To address this issue, we look to the past since there is evidence from the late Tsarist period linking property rights to internal migration that has modern day policy implications. For most of Russia’s history, labor mobility has been restricted and controlled. Serfdom limited peasants’ mobility for centuries; restrictions survived after emancipation under the Russian repartition commune regime. The Soviet propiska system introduced in 1932 heavily regulated internal migration till the very end of the USSR and there are remnants of this propiska system even today. However, the extensive state control over internal mobility was not always the case. In the late Russian Empire, internal mobility was relatively unrestricted by the state and internal migration worked to correct regional imbalances (Markevich and Mikhaillova 2012). This historical period offers a good opportunity to investigate the economic causes of labor mobility in Russia without the veil of legal and political restrictions.

Figure 2 shows a startling pattern in the migration flows from the European provinces to the Asian part of the empire during this period. The sparsely populated regions of Siberia and Northern Kazakhstan that had abundant virgin land were attractive destinations for Russian peasants. We propose that an important factor in understanding the explanandum is the Stolypin agrarian reform, the timing of which is exhibited by the vertical dotted line in Figure 2. The annual number of migrating households was about 15,000 before the reform but dramatically increased to a level of 40,000 households per year after the reform. We argue that the reform increased migration flows largely because it improved the liquidity of peasants’ assets, providing greatly needed funds to finance migration.

The Stolypin titling reform can be thought of as a quasi-natural experiment through which one can judge the importance of financial constraints. For our purposes, the reform’s impact on liquidity is limited to forty-one European provinces (guberniya) where at least five percent of the rural population resided in repartition (peredel’naya) communes. The remaining nine European provinces, where few, if any, peasants were members of repartition communes, constitute the control group. The reform gave households the right to exit from repartition communes and convert their communal allotment to individual ownership of land recognized by a land title. The conversion to individual ownership improved the liquidity of land and made migration more attractive since migration no longer entailed losing one’s allotment and households could more easily sell their land allotments to finance migration.

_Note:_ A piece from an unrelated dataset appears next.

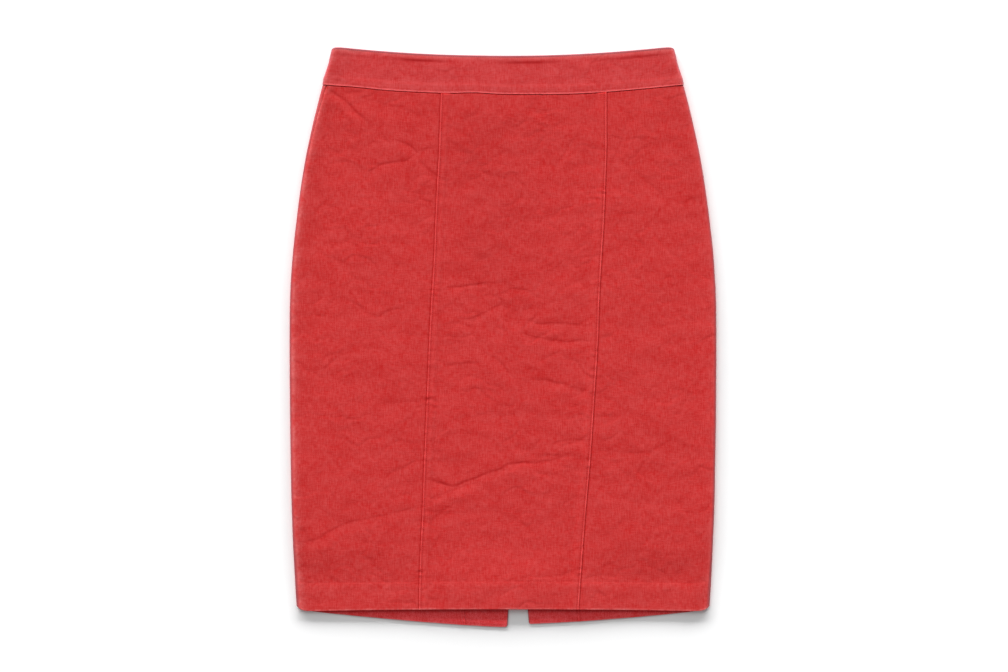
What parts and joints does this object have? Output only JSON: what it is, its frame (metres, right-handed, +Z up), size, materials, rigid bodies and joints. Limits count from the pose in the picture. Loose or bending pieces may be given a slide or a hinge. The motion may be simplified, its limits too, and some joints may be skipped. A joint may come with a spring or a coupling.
{
  "type": "pencil skirt",
  "caption": "Knee-length denim pencil skirt lying flat, with a shaped waistband, gored front and back, turned hem, open back slit and a closed centre-back zip with a hinged pull tab.",
  "frame": {"origin": "middle of the flat underside, at the bottom centre of the bounding box", "axes": "+Y from the hem to the waist, +X to the right seen from above, +Z up out of the front of the skirt; it lies on its back"},
  "size_m": [0.4686, 0.636, 0.0083],
  "materials": {
    "denim": "washed coral-red denim, fine mottled twill, matt with a faint nap",
    "band_denim": "the same washed red denim, slightly paler and stiffer over interfacing",
    "zip_tape": "matt woven polyester tape with a nylon coil",
    "zip_metal": "satin red enamel over cast zinc"
  },
  "bodies": {
    "skirt": {"front_centre": "denim", "front_side_left": "denim", "front_side_right": "denim", "back_centre_left": "denim", "back_centre_right": "denim", "back_side_left": "denim", "back_side_right": "denim", "waistband_front": "band_denim", "waistband_back_left": "band_denim", "waistband_back_right": "band_denim", "zip_tape": "zip_tape", "zip_slider": "zip_metal"},
    "pull_tab": {"zip_pull": "zip_metal"}
  },
  "joints": [
    {"name": "pull_tab_swing", "type": "hinge", "parent": "skirt", "child": "pull_tab", "pos_m": [-0.02601, 0.3015, 0.0011], "axis": [0.9959, 0.0904, 0], "range_deg": [0, 170]}
  ]
}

Using a panel dataset of regional migration to the Asian part of the empire, we apply a difference-in-differences analysis using the distinction between treatment and control groups mentioned above. Our results indicate that 160,000 of the 441,000 households that migrated after the reform can be attributed to the reform. In other words, the relaxing of land liquidity constraints explains at least 18.1% of all post-reform Europe-Asia migration in the late Russian Empire. To understand how large of an impact the reform had, we make a back of the envelope calculation that yields an estimate of 0.12 percentage points of GDP growth per year or about 5% share of total economic growth during this period (Chernina et al 2012).

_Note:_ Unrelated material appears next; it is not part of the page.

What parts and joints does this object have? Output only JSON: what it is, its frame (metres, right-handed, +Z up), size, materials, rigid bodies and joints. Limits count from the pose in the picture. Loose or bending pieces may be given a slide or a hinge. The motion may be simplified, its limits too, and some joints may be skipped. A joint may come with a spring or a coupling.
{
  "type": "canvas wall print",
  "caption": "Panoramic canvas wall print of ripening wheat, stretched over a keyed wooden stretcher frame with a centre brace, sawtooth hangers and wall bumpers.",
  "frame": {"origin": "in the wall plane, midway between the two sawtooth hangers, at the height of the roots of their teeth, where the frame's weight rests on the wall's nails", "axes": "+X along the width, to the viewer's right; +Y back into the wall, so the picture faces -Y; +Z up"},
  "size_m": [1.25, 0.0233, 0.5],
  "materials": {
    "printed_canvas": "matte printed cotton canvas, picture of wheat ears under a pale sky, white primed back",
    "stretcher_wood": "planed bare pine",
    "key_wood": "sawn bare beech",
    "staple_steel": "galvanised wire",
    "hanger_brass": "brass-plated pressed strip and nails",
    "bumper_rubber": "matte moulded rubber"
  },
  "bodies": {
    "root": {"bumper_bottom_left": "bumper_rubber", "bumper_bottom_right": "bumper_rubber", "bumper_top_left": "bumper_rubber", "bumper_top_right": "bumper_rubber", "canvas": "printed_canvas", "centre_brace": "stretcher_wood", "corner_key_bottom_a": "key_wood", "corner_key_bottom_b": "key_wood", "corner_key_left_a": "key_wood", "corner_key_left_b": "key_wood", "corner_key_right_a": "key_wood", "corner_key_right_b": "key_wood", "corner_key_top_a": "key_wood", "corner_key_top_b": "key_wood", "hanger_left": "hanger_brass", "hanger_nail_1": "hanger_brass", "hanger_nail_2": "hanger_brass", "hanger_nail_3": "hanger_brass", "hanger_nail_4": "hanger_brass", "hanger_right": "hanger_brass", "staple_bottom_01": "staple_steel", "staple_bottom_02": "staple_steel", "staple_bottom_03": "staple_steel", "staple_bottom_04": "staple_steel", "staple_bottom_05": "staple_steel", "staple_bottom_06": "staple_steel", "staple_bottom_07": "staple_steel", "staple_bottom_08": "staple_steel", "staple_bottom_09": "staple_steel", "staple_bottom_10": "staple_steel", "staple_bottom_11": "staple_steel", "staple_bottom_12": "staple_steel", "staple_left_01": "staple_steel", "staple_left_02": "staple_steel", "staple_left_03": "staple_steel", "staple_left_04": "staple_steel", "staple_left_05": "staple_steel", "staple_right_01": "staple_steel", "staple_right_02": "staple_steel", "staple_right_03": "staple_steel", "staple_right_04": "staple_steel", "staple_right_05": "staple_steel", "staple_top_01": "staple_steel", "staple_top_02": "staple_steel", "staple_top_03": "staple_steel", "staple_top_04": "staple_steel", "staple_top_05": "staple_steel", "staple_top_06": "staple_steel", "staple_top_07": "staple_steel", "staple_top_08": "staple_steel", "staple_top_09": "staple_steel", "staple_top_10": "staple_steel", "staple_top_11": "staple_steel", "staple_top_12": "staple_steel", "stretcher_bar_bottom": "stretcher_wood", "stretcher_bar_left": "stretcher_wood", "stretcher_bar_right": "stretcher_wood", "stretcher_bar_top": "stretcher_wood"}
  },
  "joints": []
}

This historical evidence of the relative importance of liquidity of land for internal migration translates well into the contemporary policy discourse. After consulting both qualitative and quantitative studies on internal migration in Russia, Andrienko and Guriev (2005) conclude that “the most important barrier to migration is the underdevelopment of financial and real estate markets.” Figure 3 shows the relationship between growth of unemployment in a region and the share of privatization of residences using an added variable plot. Here, we condition the relationship on GDP per capita in 2000 and include federal district fixed effects in order to more closely isolate the liquidity effect of privatization. We use as base year 2000 instead of 1992 as in figure 1 because not all regions had initiated privatization until as late as the mid to late 90’s. While this correlation is not strong and is merely suggestive of an underlying relationship between private ownership and mobility, the graph illustrates that those regions with greater levels of privatization in 2000 subsequently experienced greater declines in unemployment during 2000-2007.

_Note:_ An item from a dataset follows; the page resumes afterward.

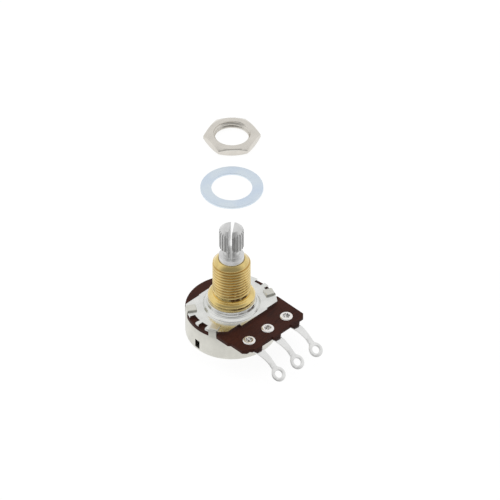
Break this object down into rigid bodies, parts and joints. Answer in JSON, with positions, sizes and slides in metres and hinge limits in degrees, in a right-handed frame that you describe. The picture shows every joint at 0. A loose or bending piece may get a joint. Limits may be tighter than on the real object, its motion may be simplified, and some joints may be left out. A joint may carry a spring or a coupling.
{
  "type": "rotary potentiometer",
  "caption": "Panel-mount rotary potentiometer: a pressed metal can under a terminal board, a threaded brass bushing and a split splined shaft, with its flat washer and hex nut lying beside it.",
  "frame": {"origin": "centre of the can's flat back face, on the shaft axis", "axes": "+Z along the shaft axis, from the can towards the shaft's splined end; the solder terminals point towards -Y; the loose washer and nut lie towards +X and +Y on the plane Z = 0"},
  "size_m": [0.0698, 0.0838, 0.034],
  "materials": {
    "can_sheet": "rolled nickel silver sheet, satin",
    "plate_sheet": "nickel plated, semi-bright",
    "brass": "turned, bright",
    "phenolic_board": "dark brown phenolic paper board, dull",
    "carbon_film": "printed carbon film, dull black",
    "contact_bronze": "phosphor bronze sheet",
    "tinned_terminal": "silver bright plating",
    "rivet_metal": "bright, heads formed and slightly rough",
    "shaft_alloy": "turned and splined, satin",
    "ring_steel": "spring steel",
    "rotor_phenolic": "moulded, dull dark brown",
    "zinc_plate": "clear blue zinc plating",
    "nickel_plate": "bright nickel plating"
  },
  "bodies": {
    "case": {"can_cover": "can_sheet", "mounting_plate": "plate_sheet", "threaded_bushing": "brass", "terminal_board": "phenolic_board", "resistive_track": "carbon_film", "collector_ring": "contact_bronze", "terminal_left": "tinned_terminal", "terminal_centre": "tinned_terminal", "terminal_right": "tinned_terminal", "rivet_left": "rivet_metal", "rivet_centre": "rivet_metal", "rivet_right": "rivet_metal", "flat_washer": "zinc_plate", "hex_nut": "nickel_plate"},
    "spindle": {"shaft": "shaft_alloy", "retaining_ring": "ring_steel", "thrust_washer": "contact_bronze", "rotor": "rotor_phenolic", "contact_spring": "contact_bronze"}
  },
  "joints": [
    {"name": "shaft_turn", "type": "hinge", "parent": "case", "child": "spindle", "pos_m": [0, 0, 0.0177], "axis": [0, 0, 1], "range_deg": [-150, 150]}
  ]
}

In summary, the ability of property rights to affect the financing of migration as well as the role that property rights play in the opportunity cost of migration calls for policymakers to include the issue of property rights when considering barriers to internal mobility. These findings fit well within the new economics of migration literature that criticizes and widens the previous narrow focus on wage differentials. In transition countries, these findings also point towards the importance of how privatization occurred. Different ways of organizing private ownership lead to different transaction costs incurred in buying and selling residential property. For example, in some former Soviet Republics, the privatization of individually owned apartments often did not fully specify property rights concerning the ownership of the apartment building and the internal structures that support the individual apartments. These ambiguities increase transaction costs and reduce the liquidity of the asset. Policies concerning internal mobility should therefore pay closer attention to the liquidity of Russians’ assets and how to improve it.

References

  • Andrienko, Y., Guriev, S. (2004). “Determinants of Interregional Labor Mobility in Russia.” Economics of Transition 12(1).
  • Andrienko, Y., Guriev, S. (2005). “Understanding Migration in Russia.” CEFIR Policy Paper Series 23.
  • Blanchard, O. and Katz, L. (1992) “Regional Evolutions”, Brooking Papers on Economic Activity, 1.
  • Chernina E., Castañeda Dower P., and Markevich, A. (2012) “Property Rights, Land Liquidity and Internal Migration” NES Working Paper.
  • Markevich, A. and Mikhailova, T. (2012). “Economic Geography of Russia” in The Handbook of Russian Economy. Oxford University Press, eds. Alexeev, M. and Weber, S.